= 1970 Val-d'Isère avalanche =

Avalanche in France

At around 8am on 10 February 1970, after days of very heavy snowfall, a large avalanche struck the town of Val-d'Isère in the Savoie region of France. It hit a chalet run by the UCPA Union nationale des centres sportifs de plein air [an NGO promoting youth access to the outdoors] in the bottom of the valley, claiming several dozen victims, both dead and injured.

Details of incident

At about 8am on 10 February 1970, following days of very heavy snowfall, an avalanche broke away from the Pointe du Front situated to the north-north east of the centre of Val-d’Isère at an altitude of about 2,900m (2,960 m, 45° 27′ 43″ N, 6° 59′ 34″ E). The snow hurtled approximately 1,840m downwards to the valley bottom, crossing the river Isère and the Col de L’Iseran road, before crashing into the UCPA chalet and coming to a stop. The force of the avalanche was later described as extraordinary by the French Council of State.

Consequences

Thirty-nine young people died, buried under the snow. Most deaths occurred in the dining room where the large windows had shattered easily on impact from the avalanche. Thirty-seven others were injured. At that point in the year, 194 holiday-makers were staying at the chalet.

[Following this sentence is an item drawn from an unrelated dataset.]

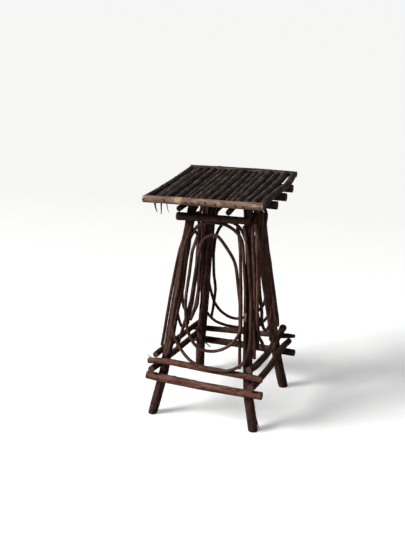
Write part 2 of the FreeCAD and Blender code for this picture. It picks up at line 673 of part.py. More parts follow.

It was the greatest avalanche-related disaster on French soil since the 1934 Ortiporio avalanche in Corsica.

At a time of major tourist development in the ski areas, there was a real sense of national shock. The Plateau d’Assy disaster, which occurred two months later, further reinforced the need to address natural hazards in France.

Post-accident management

Following these events, the National Association for the Study of Snow and Avalanches (ANENA) was set up.

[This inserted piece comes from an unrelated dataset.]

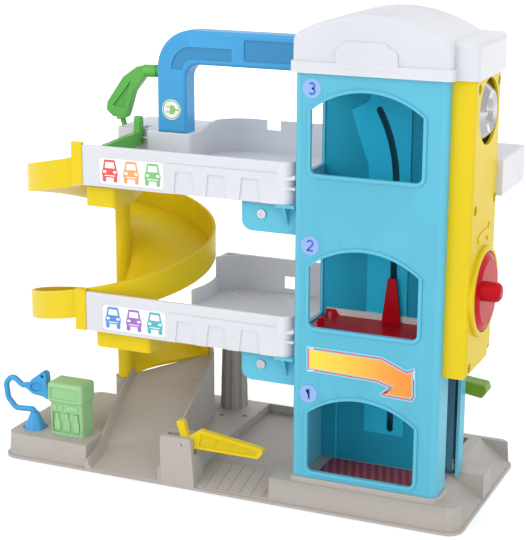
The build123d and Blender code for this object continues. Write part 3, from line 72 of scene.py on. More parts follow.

Following legal action in the Administrative Tribunal, pursued on appeal to the Council of State, the State and the local authority were each held liable for 50% of the damages caused by the disaster (decision dated 14/3/1986).

As early as the summer following the disaster (1970), the first French avalanche location map (CLPA) was created in Val-d’Isère in the Haute-Tarentaise region. Also in Val-d’Isère, the zoning of “natural mountain hazards,” developed specifically for avalanches, was introduced in 1975. Since then, a natural disaster prevention plan and a municipal rescue plan have been put in place; they are reviewed regularly.

The UCPA chalet was rebuilt with anti-avalanche protection (different layout, reinforced walls, small windows/door openings, solid shutters etc). A number of other protective measures were put in place, including more than 2km of metal anti-avalanche barriers in the starting zone and the construction of a reinforced concrete wall at the side of the Col de l’Iseran road near to the large dining room windows which had shattered on impact from the avalanche.